We have one of the largest libraries of legal documents available for sale on the Internet: in excess of 1,600 documents and letters in total for sale across all the legal jurisdictions in which we sell. Keeping these up to date with the latest law, making improvements and writing new documents is one of the main challenges to our business.
The law team
Our in-house legal team consists of both qualified lawyers and paralegals (educated in law to at least degree level). That differentiates us from many of our competitors. It means we can not only undertake a rolling programme of document checking, but we can also respond fast to specific new law.
For some areas of law, we use the services of third-party barristers and solicitors who can bring specialist knowledge to our document set. Many of our competitors specialise only in a particular area of law, for example: Internet law, or residential tenancy.
Writing for the customer
Before we start to type, we decide on the end user for whom we are writing. Our choice of the target user of the document influences the depth of the law we cover and the style in which we write our guidance notes. A lease designed for use by property professionals such as a surveyor requires a far higher level of understanding of the law than does a simple will or tradesman’s contract.
But we always write a document for the buyer’s interest. Almost all our documents protect primarily one party to the deal. Everyone who instructs a lawyer or buys a document template does so to cover his own position. It is not part of our duty to work for “the other side” at the same time. When we do include a provision to benefit the other side, it is there to provide comfort, not to oppose the interest of our buyer. In the notes, we usually point out what can be deleted safely.
Use of precedents
Most lawyers start a new document with a “precedent” - a template published by one of the large two or three law publishers and effectively certified to contain sound law. Because the reasons to use a precedent are to reduce risk of poor drafting and to speed up the drafting process, a solicitor will edit a precedent as little as possible. We have two problems with this approach. The first is that precedents tend to be written in legal jargon (usually as a result of having been written many years ago). The second is that precedents by their nature are general and not tailored to specific circumstances. So what a client gets may be sound law, but is likely to be largely incomprehensible to a layman, and will not cover the “commercial” elements of a contract.

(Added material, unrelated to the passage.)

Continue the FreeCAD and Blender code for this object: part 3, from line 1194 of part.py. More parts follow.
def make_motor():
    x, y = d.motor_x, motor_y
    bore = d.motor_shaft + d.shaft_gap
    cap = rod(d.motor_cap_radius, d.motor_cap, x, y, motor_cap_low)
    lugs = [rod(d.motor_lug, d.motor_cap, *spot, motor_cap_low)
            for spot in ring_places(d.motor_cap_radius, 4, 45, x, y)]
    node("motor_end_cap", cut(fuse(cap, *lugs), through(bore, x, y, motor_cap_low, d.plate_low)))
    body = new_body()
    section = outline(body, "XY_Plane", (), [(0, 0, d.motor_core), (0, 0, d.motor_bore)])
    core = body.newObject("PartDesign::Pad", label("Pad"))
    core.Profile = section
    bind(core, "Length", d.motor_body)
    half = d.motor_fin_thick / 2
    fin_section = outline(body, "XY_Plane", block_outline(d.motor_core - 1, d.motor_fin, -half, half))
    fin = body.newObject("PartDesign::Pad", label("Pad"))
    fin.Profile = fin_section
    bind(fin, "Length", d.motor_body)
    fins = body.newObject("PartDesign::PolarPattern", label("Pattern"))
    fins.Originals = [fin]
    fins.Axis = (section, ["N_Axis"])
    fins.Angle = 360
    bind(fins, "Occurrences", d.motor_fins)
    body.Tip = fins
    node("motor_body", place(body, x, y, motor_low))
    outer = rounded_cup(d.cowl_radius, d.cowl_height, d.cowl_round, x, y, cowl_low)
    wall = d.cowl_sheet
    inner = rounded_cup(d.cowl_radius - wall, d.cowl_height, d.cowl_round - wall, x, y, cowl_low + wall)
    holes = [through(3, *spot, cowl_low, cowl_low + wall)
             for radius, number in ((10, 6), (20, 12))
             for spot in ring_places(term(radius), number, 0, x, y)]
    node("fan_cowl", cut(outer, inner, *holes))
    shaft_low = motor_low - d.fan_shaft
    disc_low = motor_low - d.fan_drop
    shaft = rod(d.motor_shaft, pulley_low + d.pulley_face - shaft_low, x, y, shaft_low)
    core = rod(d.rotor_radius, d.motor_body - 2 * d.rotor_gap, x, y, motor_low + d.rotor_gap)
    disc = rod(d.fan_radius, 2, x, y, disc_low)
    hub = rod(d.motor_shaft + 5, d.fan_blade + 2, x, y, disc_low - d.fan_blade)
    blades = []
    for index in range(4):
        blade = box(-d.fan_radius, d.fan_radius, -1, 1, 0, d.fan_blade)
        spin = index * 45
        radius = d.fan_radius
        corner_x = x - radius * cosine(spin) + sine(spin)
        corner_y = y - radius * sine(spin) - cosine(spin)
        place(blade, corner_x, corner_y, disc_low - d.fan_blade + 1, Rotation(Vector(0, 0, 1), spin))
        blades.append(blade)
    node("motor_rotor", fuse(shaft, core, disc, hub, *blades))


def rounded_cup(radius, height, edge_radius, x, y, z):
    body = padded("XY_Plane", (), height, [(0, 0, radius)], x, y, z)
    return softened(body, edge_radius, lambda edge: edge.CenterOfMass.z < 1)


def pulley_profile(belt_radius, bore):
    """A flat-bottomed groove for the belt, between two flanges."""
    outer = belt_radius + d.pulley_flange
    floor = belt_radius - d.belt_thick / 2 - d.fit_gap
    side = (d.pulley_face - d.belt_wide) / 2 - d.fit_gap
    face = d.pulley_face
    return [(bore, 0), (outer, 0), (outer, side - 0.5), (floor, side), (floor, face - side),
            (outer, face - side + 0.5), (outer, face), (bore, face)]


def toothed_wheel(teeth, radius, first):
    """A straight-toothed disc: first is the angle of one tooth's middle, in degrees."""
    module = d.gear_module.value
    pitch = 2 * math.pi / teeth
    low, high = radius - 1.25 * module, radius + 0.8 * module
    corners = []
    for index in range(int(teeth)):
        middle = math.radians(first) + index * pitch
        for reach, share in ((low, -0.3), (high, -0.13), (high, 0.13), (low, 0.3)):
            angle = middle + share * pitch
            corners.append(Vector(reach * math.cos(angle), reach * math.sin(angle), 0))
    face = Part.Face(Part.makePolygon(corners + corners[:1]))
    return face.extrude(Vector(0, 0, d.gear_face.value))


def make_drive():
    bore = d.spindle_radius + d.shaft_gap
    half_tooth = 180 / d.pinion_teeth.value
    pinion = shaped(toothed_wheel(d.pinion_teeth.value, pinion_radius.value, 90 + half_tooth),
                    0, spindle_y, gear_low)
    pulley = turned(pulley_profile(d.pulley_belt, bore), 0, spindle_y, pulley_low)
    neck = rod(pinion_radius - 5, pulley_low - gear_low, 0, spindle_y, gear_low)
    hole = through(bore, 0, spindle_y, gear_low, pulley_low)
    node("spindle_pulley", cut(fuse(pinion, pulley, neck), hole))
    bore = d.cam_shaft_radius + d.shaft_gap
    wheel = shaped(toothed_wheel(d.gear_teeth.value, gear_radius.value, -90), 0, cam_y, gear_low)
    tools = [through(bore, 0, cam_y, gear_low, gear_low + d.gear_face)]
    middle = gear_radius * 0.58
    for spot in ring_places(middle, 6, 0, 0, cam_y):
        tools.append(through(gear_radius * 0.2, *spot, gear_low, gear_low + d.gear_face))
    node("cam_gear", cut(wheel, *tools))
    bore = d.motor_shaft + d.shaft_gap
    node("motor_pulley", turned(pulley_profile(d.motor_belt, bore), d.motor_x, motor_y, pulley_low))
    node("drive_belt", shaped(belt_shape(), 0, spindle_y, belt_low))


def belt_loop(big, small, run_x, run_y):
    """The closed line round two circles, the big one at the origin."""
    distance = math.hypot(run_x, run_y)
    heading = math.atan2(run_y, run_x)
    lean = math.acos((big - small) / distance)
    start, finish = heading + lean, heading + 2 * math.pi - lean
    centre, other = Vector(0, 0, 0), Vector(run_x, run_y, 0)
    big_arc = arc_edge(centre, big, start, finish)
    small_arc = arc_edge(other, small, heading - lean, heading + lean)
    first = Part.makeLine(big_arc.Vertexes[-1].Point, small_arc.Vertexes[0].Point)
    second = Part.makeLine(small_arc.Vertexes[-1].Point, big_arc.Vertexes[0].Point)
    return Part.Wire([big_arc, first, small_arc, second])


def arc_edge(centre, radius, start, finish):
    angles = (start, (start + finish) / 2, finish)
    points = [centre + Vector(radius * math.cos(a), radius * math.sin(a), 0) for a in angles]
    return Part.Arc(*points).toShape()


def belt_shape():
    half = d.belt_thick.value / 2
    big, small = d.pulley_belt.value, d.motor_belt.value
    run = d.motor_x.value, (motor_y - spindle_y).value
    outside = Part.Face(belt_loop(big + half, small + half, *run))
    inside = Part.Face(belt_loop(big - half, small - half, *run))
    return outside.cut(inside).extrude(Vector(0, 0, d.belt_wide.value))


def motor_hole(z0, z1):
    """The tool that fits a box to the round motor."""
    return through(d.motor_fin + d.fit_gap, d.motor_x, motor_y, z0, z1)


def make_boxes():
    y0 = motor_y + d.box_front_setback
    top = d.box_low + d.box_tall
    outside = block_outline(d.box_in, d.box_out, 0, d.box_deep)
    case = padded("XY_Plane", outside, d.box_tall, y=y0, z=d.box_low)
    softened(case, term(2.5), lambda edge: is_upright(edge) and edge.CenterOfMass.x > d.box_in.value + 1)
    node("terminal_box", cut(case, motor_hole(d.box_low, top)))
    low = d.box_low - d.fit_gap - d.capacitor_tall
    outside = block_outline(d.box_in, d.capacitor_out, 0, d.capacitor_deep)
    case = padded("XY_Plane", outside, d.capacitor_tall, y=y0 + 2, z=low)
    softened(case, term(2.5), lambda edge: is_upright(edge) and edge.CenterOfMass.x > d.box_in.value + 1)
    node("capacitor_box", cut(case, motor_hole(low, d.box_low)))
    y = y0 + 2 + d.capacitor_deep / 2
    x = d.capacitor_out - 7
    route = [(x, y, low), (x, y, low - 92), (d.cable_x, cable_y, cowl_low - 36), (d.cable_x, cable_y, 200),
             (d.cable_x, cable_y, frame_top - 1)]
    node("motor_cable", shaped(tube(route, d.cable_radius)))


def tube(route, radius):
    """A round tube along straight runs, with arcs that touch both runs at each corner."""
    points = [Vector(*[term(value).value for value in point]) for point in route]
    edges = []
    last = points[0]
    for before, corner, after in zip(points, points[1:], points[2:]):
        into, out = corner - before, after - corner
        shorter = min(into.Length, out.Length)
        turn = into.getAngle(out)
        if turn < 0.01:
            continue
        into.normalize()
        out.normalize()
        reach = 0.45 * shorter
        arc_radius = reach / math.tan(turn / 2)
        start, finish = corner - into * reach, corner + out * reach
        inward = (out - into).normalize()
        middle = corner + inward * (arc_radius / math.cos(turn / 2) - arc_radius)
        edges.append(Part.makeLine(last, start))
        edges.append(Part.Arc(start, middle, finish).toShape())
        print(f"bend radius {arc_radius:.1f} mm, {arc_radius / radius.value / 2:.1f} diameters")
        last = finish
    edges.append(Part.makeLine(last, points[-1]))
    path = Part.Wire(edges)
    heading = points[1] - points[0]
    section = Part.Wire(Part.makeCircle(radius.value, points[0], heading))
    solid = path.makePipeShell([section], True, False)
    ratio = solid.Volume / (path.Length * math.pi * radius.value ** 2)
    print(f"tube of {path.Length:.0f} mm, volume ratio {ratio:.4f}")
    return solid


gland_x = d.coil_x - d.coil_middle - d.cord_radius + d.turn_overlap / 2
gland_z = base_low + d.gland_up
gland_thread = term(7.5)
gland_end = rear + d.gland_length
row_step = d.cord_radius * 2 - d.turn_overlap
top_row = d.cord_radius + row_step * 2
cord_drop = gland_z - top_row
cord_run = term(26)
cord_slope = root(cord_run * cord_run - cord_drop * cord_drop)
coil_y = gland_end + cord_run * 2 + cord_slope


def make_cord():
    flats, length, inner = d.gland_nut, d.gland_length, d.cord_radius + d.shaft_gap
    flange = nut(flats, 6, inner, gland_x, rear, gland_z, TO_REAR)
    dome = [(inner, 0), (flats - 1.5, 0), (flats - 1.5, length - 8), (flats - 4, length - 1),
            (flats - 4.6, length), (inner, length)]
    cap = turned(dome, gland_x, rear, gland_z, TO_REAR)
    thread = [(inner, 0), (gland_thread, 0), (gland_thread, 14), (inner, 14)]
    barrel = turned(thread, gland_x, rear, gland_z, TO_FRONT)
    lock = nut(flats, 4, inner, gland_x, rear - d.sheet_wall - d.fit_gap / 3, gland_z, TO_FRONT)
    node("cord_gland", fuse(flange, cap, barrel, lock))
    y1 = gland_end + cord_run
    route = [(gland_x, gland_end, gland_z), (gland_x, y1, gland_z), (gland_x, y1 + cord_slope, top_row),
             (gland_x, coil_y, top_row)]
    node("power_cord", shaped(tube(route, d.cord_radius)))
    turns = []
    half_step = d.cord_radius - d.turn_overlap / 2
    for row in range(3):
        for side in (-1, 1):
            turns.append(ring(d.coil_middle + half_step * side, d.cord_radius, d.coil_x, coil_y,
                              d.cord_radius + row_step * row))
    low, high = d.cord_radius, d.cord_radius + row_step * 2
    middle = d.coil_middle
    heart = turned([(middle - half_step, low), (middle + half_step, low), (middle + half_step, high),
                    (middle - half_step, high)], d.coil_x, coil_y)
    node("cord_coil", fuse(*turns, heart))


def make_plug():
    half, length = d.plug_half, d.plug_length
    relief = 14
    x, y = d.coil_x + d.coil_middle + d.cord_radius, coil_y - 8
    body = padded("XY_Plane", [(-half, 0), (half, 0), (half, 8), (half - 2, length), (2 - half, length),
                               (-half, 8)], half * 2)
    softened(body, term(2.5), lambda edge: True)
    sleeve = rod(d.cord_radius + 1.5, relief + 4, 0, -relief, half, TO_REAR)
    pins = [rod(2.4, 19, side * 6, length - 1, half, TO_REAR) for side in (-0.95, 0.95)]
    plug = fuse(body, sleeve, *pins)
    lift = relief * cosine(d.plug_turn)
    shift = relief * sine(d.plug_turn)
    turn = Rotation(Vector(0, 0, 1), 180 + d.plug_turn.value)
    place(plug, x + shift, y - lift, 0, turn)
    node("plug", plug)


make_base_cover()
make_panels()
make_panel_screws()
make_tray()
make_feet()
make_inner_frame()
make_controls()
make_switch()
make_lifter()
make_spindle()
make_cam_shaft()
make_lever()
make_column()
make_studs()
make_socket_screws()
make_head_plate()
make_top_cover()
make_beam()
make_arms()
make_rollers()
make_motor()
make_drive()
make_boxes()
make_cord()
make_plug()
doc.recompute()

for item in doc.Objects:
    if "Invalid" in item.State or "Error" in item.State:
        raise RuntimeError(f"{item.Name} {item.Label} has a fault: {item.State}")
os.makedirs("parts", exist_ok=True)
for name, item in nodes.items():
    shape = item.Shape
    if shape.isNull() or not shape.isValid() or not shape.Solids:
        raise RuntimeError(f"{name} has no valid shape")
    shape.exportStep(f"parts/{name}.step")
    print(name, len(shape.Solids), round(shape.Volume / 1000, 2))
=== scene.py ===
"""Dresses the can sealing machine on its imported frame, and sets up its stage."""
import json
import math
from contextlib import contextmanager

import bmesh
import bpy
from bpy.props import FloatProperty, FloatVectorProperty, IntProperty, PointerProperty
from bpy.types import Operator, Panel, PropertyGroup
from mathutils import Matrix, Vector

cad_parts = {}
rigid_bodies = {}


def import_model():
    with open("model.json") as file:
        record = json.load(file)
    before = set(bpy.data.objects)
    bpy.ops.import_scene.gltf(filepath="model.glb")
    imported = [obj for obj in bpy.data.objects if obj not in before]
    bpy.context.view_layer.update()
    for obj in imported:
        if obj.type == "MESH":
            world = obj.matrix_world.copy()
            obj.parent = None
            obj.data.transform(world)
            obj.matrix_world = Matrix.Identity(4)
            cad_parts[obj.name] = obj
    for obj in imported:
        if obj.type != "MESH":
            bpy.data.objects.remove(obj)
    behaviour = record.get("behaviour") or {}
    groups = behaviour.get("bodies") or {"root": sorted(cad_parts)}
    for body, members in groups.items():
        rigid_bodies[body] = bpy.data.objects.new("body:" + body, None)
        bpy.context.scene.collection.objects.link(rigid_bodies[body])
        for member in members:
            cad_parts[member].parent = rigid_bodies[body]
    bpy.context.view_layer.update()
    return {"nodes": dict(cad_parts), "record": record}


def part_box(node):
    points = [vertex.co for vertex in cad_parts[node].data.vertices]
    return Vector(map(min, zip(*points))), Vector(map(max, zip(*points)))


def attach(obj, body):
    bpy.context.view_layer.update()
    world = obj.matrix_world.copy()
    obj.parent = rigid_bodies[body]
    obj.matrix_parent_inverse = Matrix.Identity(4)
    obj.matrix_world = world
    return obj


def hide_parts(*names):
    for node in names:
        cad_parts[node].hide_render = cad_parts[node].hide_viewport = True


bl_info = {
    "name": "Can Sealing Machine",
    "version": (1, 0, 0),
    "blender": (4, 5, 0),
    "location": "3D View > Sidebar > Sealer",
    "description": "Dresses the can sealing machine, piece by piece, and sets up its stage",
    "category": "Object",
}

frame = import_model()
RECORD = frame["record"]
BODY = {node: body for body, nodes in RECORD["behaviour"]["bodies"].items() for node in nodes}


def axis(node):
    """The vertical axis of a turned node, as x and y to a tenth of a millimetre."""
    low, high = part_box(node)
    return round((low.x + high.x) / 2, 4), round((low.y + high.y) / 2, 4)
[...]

We take a different route. Although we review precedents as part of a stage of legal research, we don't use the text within our own documents. Instead, we use our own paragraphs in our own plain English language. As a result, our documents:
- contain jargon only as so far as it is essential;
- have a comprehensible sentence structure that anyone can understand;
- contain the latest law;
- have ideas distinctly separated so that you, our customer, can delete or edit small chunks of text without unintended consequences;
- contain commercial options to suit as many different real-world circumstances as possible.
Building the document
Many people think that lawyers assemble legal documents simply by copying precedents into a document in the correct order, like a brick layer building a wall from pre-shaped bricks. Many legal documents are written in such a way, but a better metaphor for Net Lawman documents would be to say that the process is like building a smooth-faced dry stone wall - one without uniform stone sizes or mortar.

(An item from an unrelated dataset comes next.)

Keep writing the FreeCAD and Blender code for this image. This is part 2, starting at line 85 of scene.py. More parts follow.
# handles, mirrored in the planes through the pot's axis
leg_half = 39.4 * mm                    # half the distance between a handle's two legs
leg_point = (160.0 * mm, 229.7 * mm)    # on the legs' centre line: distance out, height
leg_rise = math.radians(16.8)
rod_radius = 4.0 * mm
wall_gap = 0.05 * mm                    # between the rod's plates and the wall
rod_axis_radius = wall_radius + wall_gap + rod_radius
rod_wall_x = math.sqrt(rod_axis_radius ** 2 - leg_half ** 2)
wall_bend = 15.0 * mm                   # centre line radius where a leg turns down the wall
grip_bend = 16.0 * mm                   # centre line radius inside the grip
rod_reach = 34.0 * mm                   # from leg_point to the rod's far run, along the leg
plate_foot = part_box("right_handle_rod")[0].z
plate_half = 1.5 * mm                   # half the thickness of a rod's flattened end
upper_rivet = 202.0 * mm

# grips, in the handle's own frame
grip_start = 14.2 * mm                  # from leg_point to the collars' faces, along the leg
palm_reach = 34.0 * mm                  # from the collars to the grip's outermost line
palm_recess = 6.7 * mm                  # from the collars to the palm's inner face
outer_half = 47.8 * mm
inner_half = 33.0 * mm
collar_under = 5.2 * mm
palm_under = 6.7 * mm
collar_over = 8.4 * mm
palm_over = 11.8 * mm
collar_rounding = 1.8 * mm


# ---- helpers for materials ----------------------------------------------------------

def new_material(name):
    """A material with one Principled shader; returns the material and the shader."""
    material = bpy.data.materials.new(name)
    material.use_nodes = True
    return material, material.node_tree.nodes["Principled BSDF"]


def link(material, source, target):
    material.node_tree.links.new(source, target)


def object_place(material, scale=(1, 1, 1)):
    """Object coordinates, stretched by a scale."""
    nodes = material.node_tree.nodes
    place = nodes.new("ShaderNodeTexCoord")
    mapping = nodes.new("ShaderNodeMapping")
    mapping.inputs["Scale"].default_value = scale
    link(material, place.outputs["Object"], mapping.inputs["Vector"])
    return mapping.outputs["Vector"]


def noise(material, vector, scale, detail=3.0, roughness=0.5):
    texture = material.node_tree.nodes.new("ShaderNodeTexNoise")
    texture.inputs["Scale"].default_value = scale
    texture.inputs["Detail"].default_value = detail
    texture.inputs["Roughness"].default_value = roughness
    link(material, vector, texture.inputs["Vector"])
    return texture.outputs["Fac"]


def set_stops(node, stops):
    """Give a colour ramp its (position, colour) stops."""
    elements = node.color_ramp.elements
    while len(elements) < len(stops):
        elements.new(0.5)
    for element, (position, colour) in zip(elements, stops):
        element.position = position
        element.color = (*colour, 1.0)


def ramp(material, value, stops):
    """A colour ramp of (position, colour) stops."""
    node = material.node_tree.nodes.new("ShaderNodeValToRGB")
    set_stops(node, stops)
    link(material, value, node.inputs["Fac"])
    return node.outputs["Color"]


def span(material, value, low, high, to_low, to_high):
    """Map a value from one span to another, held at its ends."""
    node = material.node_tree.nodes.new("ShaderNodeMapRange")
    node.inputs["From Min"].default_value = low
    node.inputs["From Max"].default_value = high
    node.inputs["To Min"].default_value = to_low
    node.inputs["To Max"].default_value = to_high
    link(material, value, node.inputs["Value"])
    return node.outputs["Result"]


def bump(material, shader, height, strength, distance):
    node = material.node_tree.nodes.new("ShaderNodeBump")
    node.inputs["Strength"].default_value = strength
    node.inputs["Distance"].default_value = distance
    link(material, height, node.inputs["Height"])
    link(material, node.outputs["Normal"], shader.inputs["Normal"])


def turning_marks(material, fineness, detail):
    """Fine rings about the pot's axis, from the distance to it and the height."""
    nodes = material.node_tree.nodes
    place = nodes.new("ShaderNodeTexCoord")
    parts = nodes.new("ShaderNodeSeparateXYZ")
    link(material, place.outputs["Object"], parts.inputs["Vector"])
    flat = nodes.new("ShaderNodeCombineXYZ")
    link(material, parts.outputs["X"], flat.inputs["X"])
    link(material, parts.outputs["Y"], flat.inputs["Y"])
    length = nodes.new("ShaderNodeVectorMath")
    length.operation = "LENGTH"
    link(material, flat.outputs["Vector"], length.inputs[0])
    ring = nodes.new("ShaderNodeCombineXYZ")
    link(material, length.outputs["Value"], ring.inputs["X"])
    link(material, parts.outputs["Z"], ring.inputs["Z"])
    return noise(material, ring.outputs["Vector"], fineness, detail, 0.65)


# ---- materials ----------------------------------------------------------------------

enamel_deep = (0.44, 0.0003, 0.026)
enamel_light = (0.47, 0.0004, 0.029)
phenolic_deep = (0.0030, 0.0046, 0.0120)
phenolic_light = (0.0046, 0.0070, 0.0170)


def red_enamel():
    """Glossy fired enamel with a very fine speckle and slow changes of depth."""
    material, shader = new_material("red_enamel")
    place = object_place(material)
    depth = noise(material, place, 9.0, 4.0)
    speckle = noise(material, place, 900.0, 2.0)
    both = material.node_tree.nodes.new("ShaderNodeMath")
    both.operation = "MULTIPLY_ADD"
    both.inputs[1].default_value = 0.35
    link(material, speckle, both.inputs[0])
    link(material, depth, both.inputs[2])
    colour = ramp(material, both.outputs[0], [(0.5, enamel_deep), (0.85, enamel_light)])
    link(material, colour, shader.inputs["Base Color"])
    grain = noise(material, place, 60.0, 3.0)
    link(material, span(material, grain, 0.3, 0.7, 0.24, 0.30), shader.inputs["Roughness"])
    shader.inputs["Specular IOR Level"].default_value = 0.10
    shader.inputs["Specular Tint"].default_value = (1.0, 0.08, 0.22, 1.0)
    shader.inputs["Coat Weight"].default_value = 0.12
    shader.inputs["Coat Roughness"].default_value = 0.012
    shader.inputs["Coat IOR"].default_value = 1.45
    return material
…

We have our own collection of common “plain English” paragraphs that are used across our document set - these provide the base rocks in our dry stone wall. But any dry stone wall also contains a mass of smaller stones that provide fillers and small levers and supports for the bigger rocks. For us, those smaller pieces we write from scratch, word by word, re-writing and checking. They include the commercial elements where we put ourselves in the place of a client and ask “If I was the client, how, why and when would I use this document?".
We call the next stage "polishing" the document. Largely, it is one of extensive review. For example, we check that there are no tedious descriptions and explanations in the text. If we find one we convert it to a defined term, so that you know the special meaning we have given to “Asset” or “Child” or “Premises”.

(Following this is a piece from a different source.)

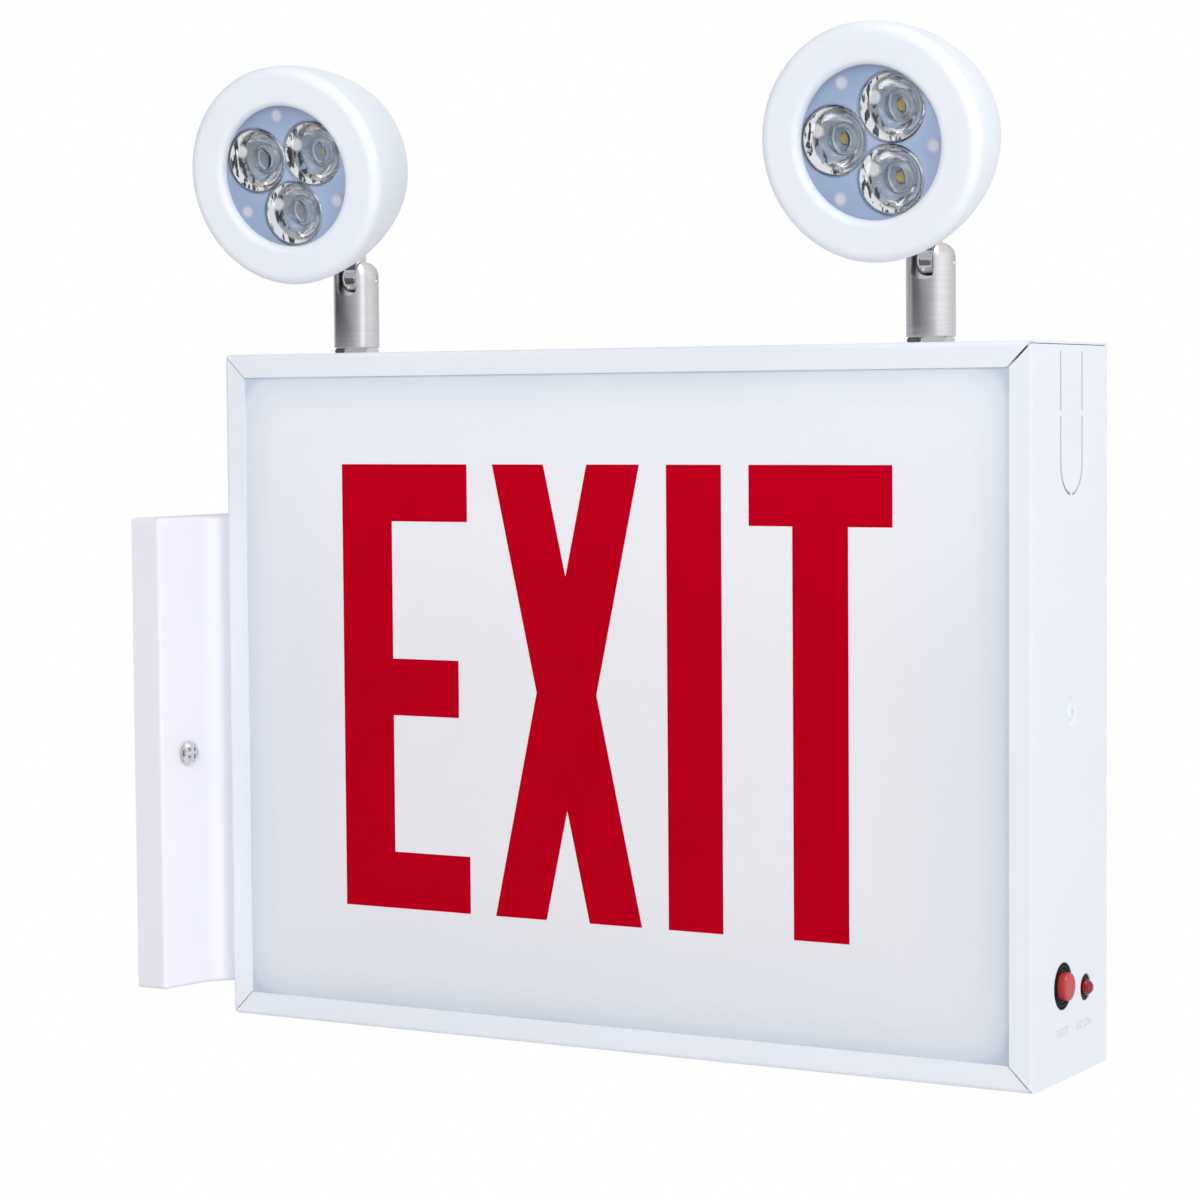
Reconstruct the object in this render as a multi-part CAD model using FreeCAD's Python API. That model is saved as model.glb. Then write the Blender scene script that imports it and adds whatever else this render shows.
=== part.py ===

So when our document is complete and reviewed, it also contains not only considered legal wording but also many options for you, particularly in the commercial elements. For instance, in a sale of goods document, we might give you twenty alternative sub-paragraphs in groups covering delivery arrangements, expecting you to need to use only three or four.
Finally, we add the drafting notes. The general notes come from our library of standard notes, edited as necessary. The notes referable to each paragraph in the document are drawn from common sense thinking about what the buyer will understand and what he will want to know. We have to allow for a buyer who might know little about the law, so we try to guide without dictating, even if that means that knowledgeable buyers find some of our notes simplistic or unnecessary.
What documents we draw
We look for a balance between drawing many slightly different versions of a document to suit every possible use, on the one hand, and selling one document with many different options on the other. We want to make life as easy as we can for you. So we may draw just one document for one purpose, but more usually, we draw several, so that every prospective buyer can find a document that is close to what he wants, even if not an exact fit. We call these “child” versions. In some cases, the changes are as little as 10% of the text. In other cases, they may make up 40% of the text.
Although you may assume that we draw documents only for your legal jurisdiction, we do in fact serve several jurisdictions, with the number steadily expanding. Most documents start with a version based on the law of England because the law in most of our other jurisdictions is based on English common law. But it is not always so. We have local lawyers who work with us from time to time in all the jurisdictions in which we sell documents.
Keeping abreast of the law
Our researchers discover new law. The process of changing an existing set of documents can be quite complicated. We start with the master version and filter the changes through the child versions.